AS: Cassette technology presented anyone with an opportunity to speak in the name of Islam, an activity that was no longer limited to a small community of religious scholars. Here, one need only consider Sheikh Antar Saeed Mussallam, who was born in a village in the northern governorate of Gharbiya and would go on to become a popular Quran reciter. Sheikh Antar’s innovative recitations circulated widely on cassettes and inspired the ire of Islamic authorities at Al-Azhar, which deemed his recitations heretical and banned him from reciting the Quran. Nevertheless, Sheikh Antar’s voice continued to sound on audiotapes, a number of which have since found their way online.
At the same time, the impact of audiocassettes extends well beyond the realm of religion. Another important voice, for example, is Sheikh Imam, who, following his expulsion from an Islamic institute in Cairo, crossed paths with the poet Ahmed Fouad Negm and went on to set his verses to song. The resulting collaborations challenged the stories told by Egypt’s ruling regimes through non-commercial cassettes, created, copied, and distributed by individuals. Cassettes, then, carried a wide array of religious and non-religious content, from Quranic recitation to counternarratives.

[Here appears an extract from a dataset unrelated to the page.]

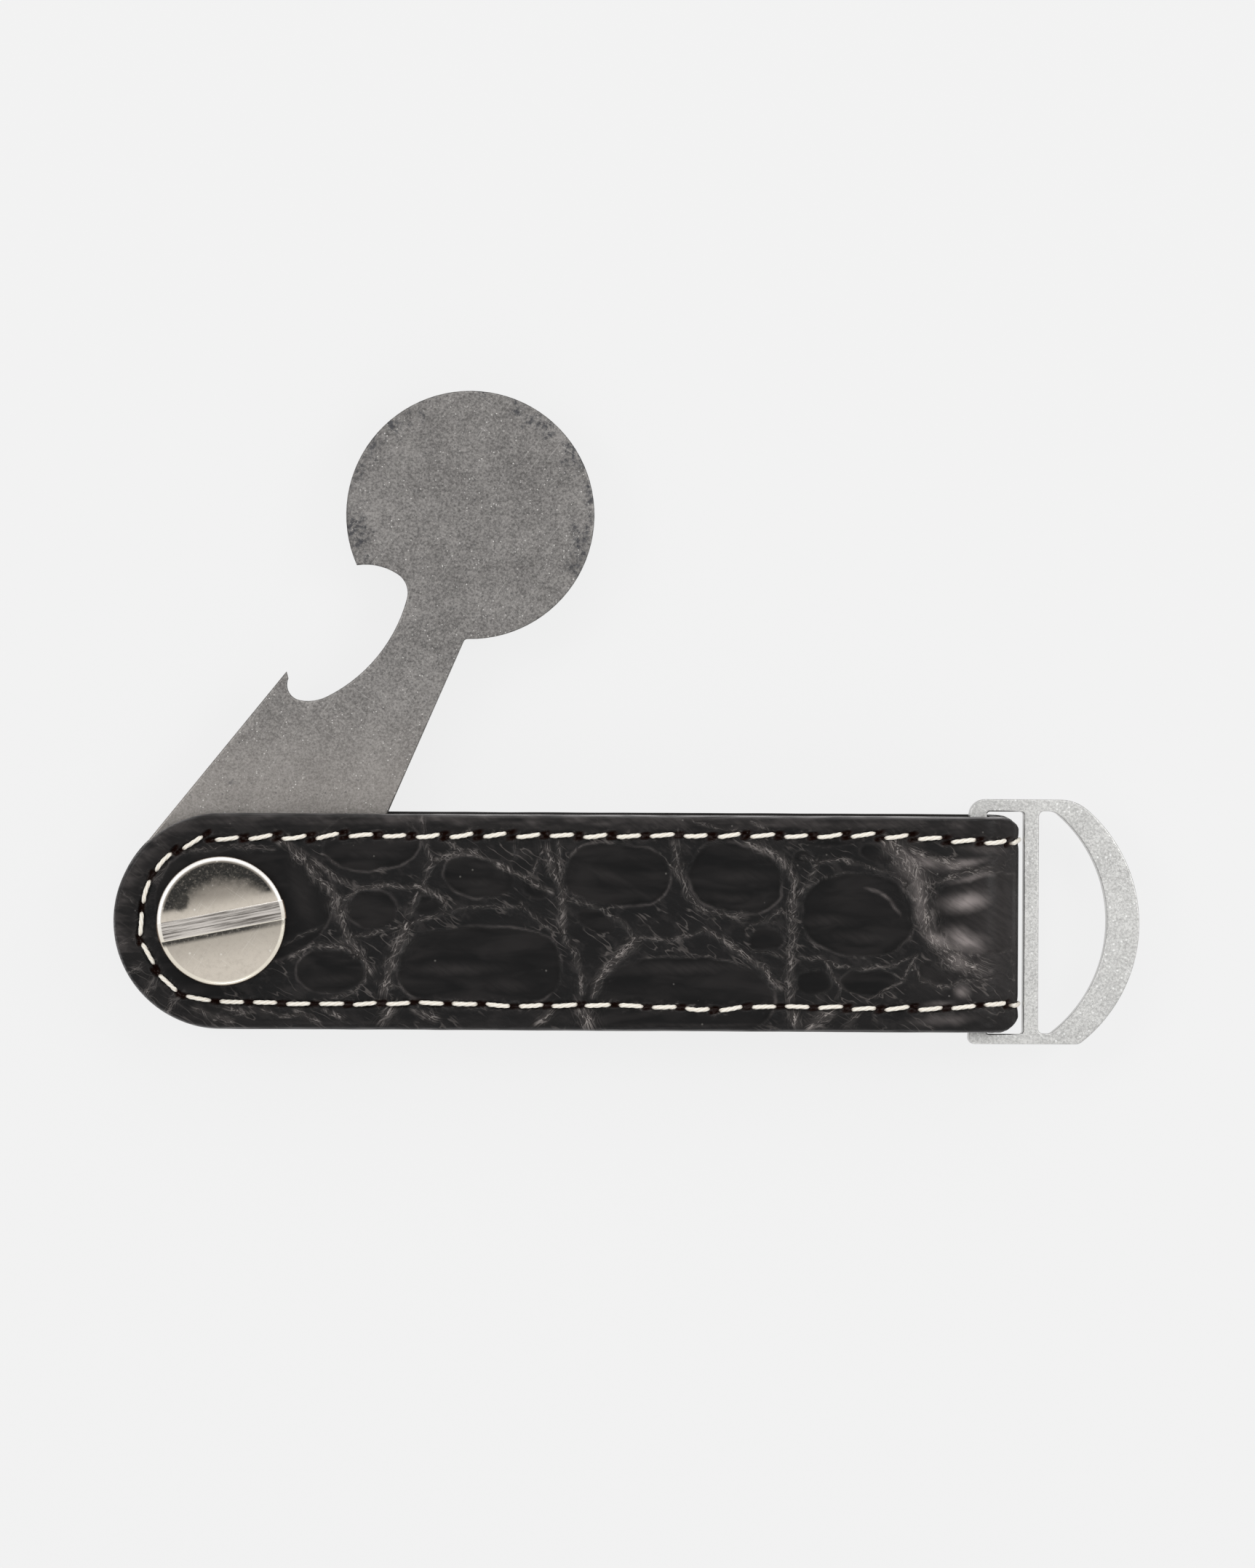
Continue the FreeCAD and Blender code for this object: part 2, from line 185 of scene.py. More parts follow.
def in_scene(name: str, data: Any) -> bpy.types.Object:
    """Make an object of a mesh, camera or light.

    Args:
        name: The object's name.
        data: What it holds.

    Returns:
        The object, linked to the scene.
    """
    made = bpy.data.objects.new(name, data)
    bpy.context.scene.collection.objects.link(made)
    return made


@dataclass
class MeshDraft:
    """Vertices and faces collected in millimetres before they become one mesh."""

    points: list[Array] = field(default_factory=list)
    faces: list[list[int]] = field(default_factory=list)
    count: int = 0

    def add(self, points: Array, faces: Iterable[Sequence[int]]) -> None:
        """Add a shell.

        Args:
            points: Its vertices, N by 3.
            faces: Its faces, numbered from 0 within the shell.
        """
        self.points.append(np.asarray(points, float))
        self.faces.extend([[int(i) + self.count for i in face] for face in faces])
        self.count += len(points)

    def object(self, name: str, smooth_below: float = 40.0) -> bpy.types.Object:
        """Make a Blender object of everything collected.

        Args:
            name: The object's name.
            smooth_below: Edges that turn by more degrees than this stay sharp.

        Returns:
            The object, linked to the scene.
        """
        mesh = bpy.data.meshes.new(name)
        mesh.from_pydata((np.concatenate(self.points) * MM).tolist(), [], self.faces)
        face_outward(mesh)
        made = in_scene(name, mesh)
        shade(mesh, smooth_below)
        return made


def face_outward(mesh: bpy.types.Mesh) -> None:
    """Turn every face outward.

    Args:
        mesh: One or more closed shells.
    """
    work = bmesh.new()
    work.from_mesh(mesh)
    bmesh.ops.recalc_face_normals(work, faces=work.faces[:])
    work.to_mesh(mesh)
    work.free()


def shade(mesh: bpy.types.Mesh, smooth_below: float) -> None:
    """Shade a mesh smoothly except over its sharp edges.

    Args:
        mesh: The mesh.
        smooth_below: Edges that turn by more degrees than this stay sharp.
    """
    mesh.polygons.foreach_set("use_smooth", [True] * len(mesh.polygons))
    mesh.set_sharp_from_angle(angle=math.radians(smooth_below))


def tube_faces(rings: int, sides: int) -> list[list[int]]:
    """Faces of a tube with closed ends, whose vertices are stored ring by ring.

    Args:
        rings: Number of rings.
        sides: Vertices in each ring.

    Returns:
        The faces.
    """
    faces = []
    for first in range(0, (rings - 1) * sides, sides):
        for side in range(sides):
            after = (side + 1) % sides
            faces.append([first + side, first + sides + side, first + sides + after, first + after])
    last = (rings - 1) * sides
    return faces + [list(range(sides))[::-1], [last + side for side in range(sides)]]


def lathe(draft: MeshDraft, profile: Sequence[tuple[float, float]], sides: int) -> None:
    """Add a solid of revolution about the pivot axis.

    Args:
        draft: Where it goes.
        profile: Points (radius, height) from the axis below to the axis above.
        sides: Number of sides.
    """
    turn = np.arange(sides) / sides * 2 * math.pi
    inner = [p for p in profile if p[0] > 1e-6]
    points = [[r * math.cos(a), r * math.sin(a), z] for a in turn for r, z in inner]
    rows = len(inner)
    faces = []
    for column in range(sides):
        first, second = column * rows, ((column + 1) % sides) * rows
        faces += [[first + r, second + r, second + r + 1, first + r + 1] for r in range(rows - 1)]
    for end, row in ((profile[0], 0), (profile[-1], rows - 1)):
        points.append([0.0, 0.0, end[1]])
        tip = len(points) - 1
        for column in range(sides):
            pair = [column * rows + row, ((column + 1) % sides) * rows + row]
            faces.append([tip, *(reversed(pair) if row == 0 else pair)])
    draft.add(np.array(points), faces)


def cut_with(target: bpy.types.Object, cutter: bpy.types.Object) -> None:
    """Cut one closed mesh out of another and remove the cutter.

    Args:
        target: The mesh to cut.
        cutter: The mesh to take away.
    """
    modifier = target.modifiers.new("cut", "BOOLEAN")
    modifier.operation, modifier.solver, modifier.object = "DIFFERENCE", "MANIFOLD", cutter
    graph = bpy.context.evaluated_depsgraph_get()
    result = bpy.data.meshes.new_from_object(target.evaluated_get(graph))
    target.modifiers.clear()
    old, target.data = target.data, result
    bpy.data.meshes.remove(old)
    bpy.data.objects.remove(cutter)


def coordinates(mesh: bpy.types.Mesh) -> Array:
    """Read a mesh's vertices.

    Args:
        mesh: The mesh.

    Returns:
        Millimetres, N by 3.
    """
    flat = np.zeros(len(mesh.vertices) * 3)
    mesh.vertices.foreach_get("co", flat)
    return flat.reshape(-1, 3) / MM


def write_back(mesh: bpy.types.Mesh, points: Array) -> None:
    """Move a mesh's vertices: points is N by 3, in millimetres."""
    mesh.vertices.foreach_set("co", (points * MM).ravel())
    mesh.update()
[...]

MM: You write that oil and migration became huge factors in spreading the cassette culture. What did this process look like?
AS: Yes, the oil boom played a key part in the construction of Egypt’s cassette culture. Starting in the 1970s, an increasing number of Egyptians ventured abroad in search of higher wages. Taking advantage of notable advancements in the realm of mass transportation, they traveled across the Arab world, earning a living everywhere from Libya and Iraq to the Gulf. At a distance from Egypt, many Egyptian migrants purchased consumer goods, including cassette players, a practice so commonplace that it is a cliche in Egyptian cinema. As late as 1990, there are even photographs of Egyptians fleeing Kuwait following Saddam Hussein’s invasion and returning to Egypt with cassette players in hand. The origins of Egypt’s cassette culture, then, are in part transnational and owe a great debt to the oil boom. At the same time, Egyptians did not always need to travel abroad to procure cassette players. International companies working with locally licensed agents made the technology available in Egypt, where it contributed to a broader consumer culture and the making of the “modern home,” a space whose modernity derived not from its occupants but from the objects owned by them.

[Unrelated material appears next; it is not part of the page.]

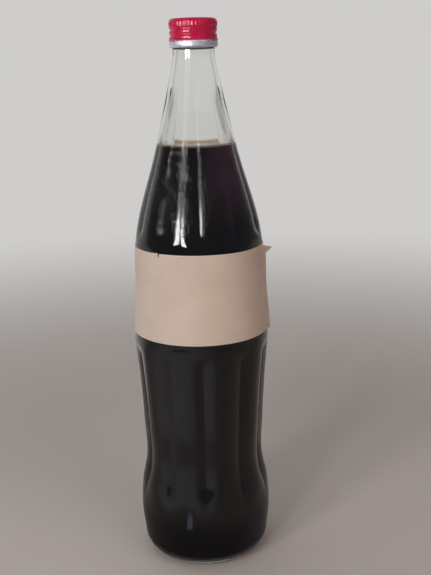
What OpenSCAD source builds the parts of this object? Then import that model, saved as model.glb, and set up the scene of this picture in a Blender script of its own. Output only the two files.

MM: In one chapter, you write about black markets and their influence on cassette culture. Can you explain in what way they influenced the circulation of cassette players?
AS: As cassette technology and mass consumer culture gained ground in Egypt, smuggling became a prominent practice, with no shortage of consumer goods passing through places like Port Said’s free zone, Alexandria’s harbor and Cairo’s airport. Among the more common objects people from all walks of life smuggled were cassette players. In Media of the Masses, I explore how crime reports intended to showcase the security sector’s success in cracking down on smuggling and theft in the popular Egyptian press actually reveal a thriving black market for cassette players that proved impossible to police.

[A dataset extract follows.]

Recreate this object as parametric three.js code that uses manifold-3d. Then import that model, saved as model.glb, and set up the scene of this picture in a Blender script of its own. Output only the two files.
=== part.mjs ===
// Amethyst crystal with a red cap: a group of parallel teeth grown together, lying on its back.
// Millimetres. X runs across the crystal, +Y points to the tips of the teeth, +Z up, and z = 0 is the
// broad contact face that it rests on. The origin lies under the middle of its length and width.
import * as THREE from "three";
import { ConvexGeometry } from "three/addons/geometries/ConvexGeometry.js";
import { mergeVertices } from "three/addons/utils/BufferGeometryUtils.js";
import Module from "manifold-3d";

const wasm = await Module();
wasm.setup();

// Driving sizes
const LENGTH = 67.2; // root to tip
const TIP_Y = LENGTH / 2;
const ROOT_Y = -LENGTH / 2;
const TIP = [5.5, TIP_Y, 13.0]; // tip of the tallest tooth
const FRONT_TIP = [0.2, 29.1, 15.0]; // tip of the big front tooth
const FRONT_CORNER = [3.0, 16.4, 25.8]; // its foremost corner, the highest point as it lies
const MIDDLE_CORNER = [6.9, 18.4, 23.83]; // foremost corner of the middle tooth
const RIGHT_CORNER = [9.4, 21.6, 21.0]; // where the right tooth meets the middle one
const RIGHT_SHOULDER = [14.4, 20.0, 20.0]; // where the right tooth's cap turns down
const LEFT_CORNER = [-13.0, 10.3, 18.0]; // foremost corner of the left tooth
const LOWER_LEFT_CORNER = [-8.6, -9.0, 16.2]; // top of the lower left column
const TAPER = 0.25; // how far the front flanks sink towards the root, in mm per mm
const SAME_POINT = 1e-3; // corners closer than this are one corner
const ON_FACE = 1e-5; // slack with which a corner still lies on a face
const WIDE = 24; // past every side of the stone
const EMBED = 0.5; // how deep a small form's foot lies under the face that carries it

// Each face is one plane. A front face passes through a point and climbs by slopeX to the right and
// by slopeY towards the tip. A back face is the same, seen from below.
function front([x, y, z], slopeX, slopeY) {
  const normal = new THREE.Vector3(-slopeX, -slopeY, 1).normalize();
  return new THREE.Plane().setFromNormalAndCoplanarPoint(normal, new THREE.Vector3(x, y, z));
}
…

As for the circulation of cassettes, it, too, proved difficult to control. With the advent of audiotapes, piracy became a truly popular practice, involving everyone from individual listeners to state employees to international parties. Here, it’s useful to consider a song from one of Egypt’s most iconic artists: Mohamed Abdel Wahhab. Following the release of the song “Min Gheir Leih” Without Asking Why), Abdel Wahhab received a letter from the Tunisian government congratulating him on the track. The congratulatory note, however, was not well received. Much to Abdel Wahhab’s dismay, it confirmed that his tape was available in Tunisia, something he had not authorized. Ultimately, efforts to eliminate cassette piracy, which assumed many different forms, from a cassette police force to messages on cassette sleeves addressing prospective consumers, proved to be in vain, while the smuggling of cassette players contributed to a broader “economy of desire” in Egypt.
MM: What sources did you use and how did you choose them? What difficulties did you have in obtaining them?
AS: I relied upon audio, visual, and textual materials that exist outside of state collections, from films, memoirs, and social media posts to popular periodicals, cassette recordings, and the places that continue to contain them. All of these items converge to constitute Egypt’s “shadow archive,” a constellation of formal and informal sites that exist outside the National Archives of Egypt and provide us with a lively glimpse into Egypt’s recent past, as opposed to what a small number of people found worthy of preservation and continue to police. In the process of navigating Egypt’s shadow archive, I strove to reorient prevailing discussions of restrictive research clearances, inaccessible state holdings, and missing documents in Middle East studies by considering the opportunities inspired by these obstacles. Such an undertaking, I believe, is critical not only when it comes to deepening our understanding of what once was but also countering the attempts of local authorities to monopolize the past in the present. The resulting book traverses a dynamic moment in the making of modern Egypt and redirects our focus from major events to more mundane matters, from the consolidation of power to its contestation, and from religion to the profane. In sharing this story, I invite readers to question how we know what we know about the past and what sorts of stories archives make possible.
MM: You divide your book in two parts, with each part focusing on a different dimension of cassette culture. Why did you choose those titles and how do they reflect your research on cassette culture?
AS: Something I realized quite early on in my research was that I did not wish to tell a chronological story. Media of the Masses, consequently, takes the shape of a mixtape, with each chapter, or track, revolving around a particular theme, from consumption, the law, and taste to circulation, history, and archives. As for the book’s parts, I see them as serving as the two sides of a tape. On side A, we examine the advent of Egypt’s cassette culture, while on side B we explore the impact of cassette technology and its users on the creation of culture, circulation of content, and writing the history.
Simon will be making his private collection of cassettes public in a digital archive later this year and is currently exploring the life and legacy of Sheikh Imam.